Adding new positions when daytrading

Discussion in 'Trading' started by Joe Ross, Jun 3, 2011.

  1. Day traders should learn to press the market and add con¬tracts at crucial trend confirmation intraday prices, moving all protective stops to break even with additional contracts. When a bull market makes new half day highs, instead of trading a one price unit size, trade two or more price units with a tighter stop. Either the market profitably explodes, or the trade is exited immediately. When building bullish trading positions, move protective loss stops to break even as new positions are added. The location ideal for the protective stops are below a previous reaction low, a trend line, or psychological resistance price. And keep on mind that you are not adding to an existing position. You have it correct when you say adding “new” positions.
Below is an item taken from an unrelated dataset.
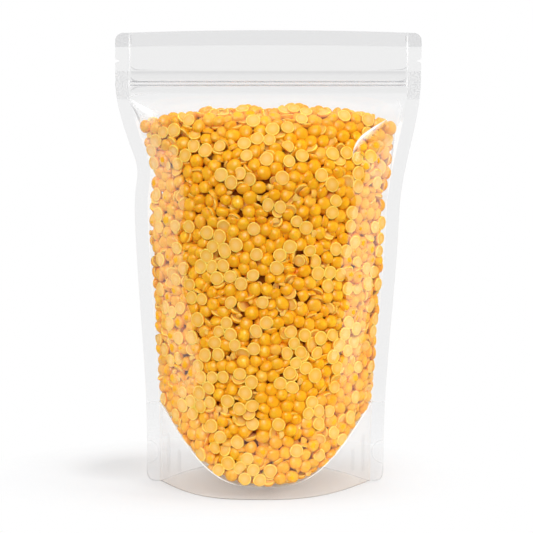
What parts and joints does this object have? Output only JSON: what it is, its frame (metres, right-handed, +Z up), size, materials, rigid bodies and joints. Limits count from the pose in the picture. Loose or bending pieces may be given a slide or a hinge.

They are new positions and must be managed as such, all the while remembering that each “new” position is put on that much closer to the end of the move and therefore carries increased risk.
  2. Adding to profitable trades should only be performed by profitable traders because this is an advance trading tactic that newbie or losing traders should not be doing.

    Also, breakeven stops when hit are losing trades because they do not pay for the cost of the trade. Thus, a profitable trailing stop in place (near the breakeven price) should always be used to pay for the trade if a profitable trade retraces back towards the entry price.

    Yeah...adds should be manage as independent trades as if the original entry did not exist.

    Good night all...have a great weekend.